Excel’s Power Query is a game-changer for data cleaning, enabling you to automate repetitive tasks, fix errors, and transform messy datasets into analysis-ready tables. Follow this guide to harness Power Query for flawless data cleaning.
Why Use Power Query for Data Cleaning?
- Automation: Save hours by recording cleaning steps for reuse.
- Accuracy: Eliminate manual errors in large datasets.
- Versatility: Handle tasks like removing duplicates, splitting columns, and standardizing formats.
Step 1: Load Data into Power Query
- Go to Data > Get Data > From File/Web/Other Sources (e.g., Excel, CSV).
- Select your dataset and click Transform Data to open the Power Query Editor.

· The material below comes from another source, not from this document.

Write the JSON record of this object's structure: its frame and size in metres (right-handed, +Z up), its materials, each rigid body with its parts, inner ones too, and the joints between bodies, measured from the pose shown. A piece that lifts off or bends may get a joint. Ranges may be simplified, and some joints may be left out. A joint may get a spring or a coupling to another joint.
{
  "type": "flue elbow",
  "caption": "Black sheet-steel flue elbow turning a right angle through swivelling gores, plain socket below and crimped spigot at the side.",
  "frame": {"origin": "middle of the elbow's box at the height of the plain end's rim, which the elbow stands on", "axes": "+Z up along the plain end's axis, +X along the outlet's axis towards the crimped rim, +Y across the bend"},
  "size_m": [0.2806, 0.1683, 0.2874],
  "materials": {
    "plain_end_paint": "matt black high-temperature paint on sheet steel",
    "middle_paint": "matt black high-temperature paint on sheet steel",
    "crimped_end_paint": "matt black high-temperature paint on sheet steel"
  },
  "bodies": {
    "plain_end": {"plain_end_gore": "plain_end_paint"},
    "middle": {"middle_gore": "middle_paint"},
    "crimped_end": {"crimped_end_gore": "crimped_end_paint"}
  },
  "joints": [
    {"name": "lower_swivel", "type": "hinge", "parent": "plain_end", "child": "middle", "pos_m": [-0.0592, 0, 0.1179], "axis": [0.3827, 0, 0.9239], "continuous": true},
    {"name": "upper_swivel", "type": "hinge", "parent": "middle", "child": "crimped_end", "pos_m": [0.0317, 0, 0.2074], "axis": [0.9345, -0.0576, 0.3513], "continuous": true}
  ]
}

Step 2: Clean Data with Power Query Tools
Remove Duplicates
- Select the target column(s) > Right-click > Remove Duplicates.
Filter Rows
- Click the column filter > Set criteria (e.g., exclude blanks or specific text).
Split Columns
- Select a column > Split Column > By Delimiter (e.g., commas) or By Number of Characters.
Replace Values
- Right-click a column > Replace Values (e.g., change “N/A” to “0”).
Fix Data Types
- Click the column data type icon > Choose correct type (e.g., date, number).
Step 3: Apply & Automate Changes
- Review all steps in the Applied Settings pane.
- Click Close & Load to export the cleaned data to a new sheet.
- Refresh the query anytime to reapply cleaning steps to updated data.
Power Query vs. Manual Cleaning
Task | Power Query | Manual Method |
---|---|---|
Remove Duplicates | 1 click, reusable | Manual selection, error-prone |
Standardize Formats | Apply rules globally | Cell-by-cell edits |
Merge Datasets | Append/merge tables automatically | Complex copy-paste |
Pro Tips for Efficient Data Cleaning
- Use Parameters: Create dynamic inputs (e.g., file paths) for reusable workflows.
- Document Steps: Add comments in the Applied Settings pane for clarity.
- Error Handling: Use Try-Catch logic in the Advanced Editor for complex data.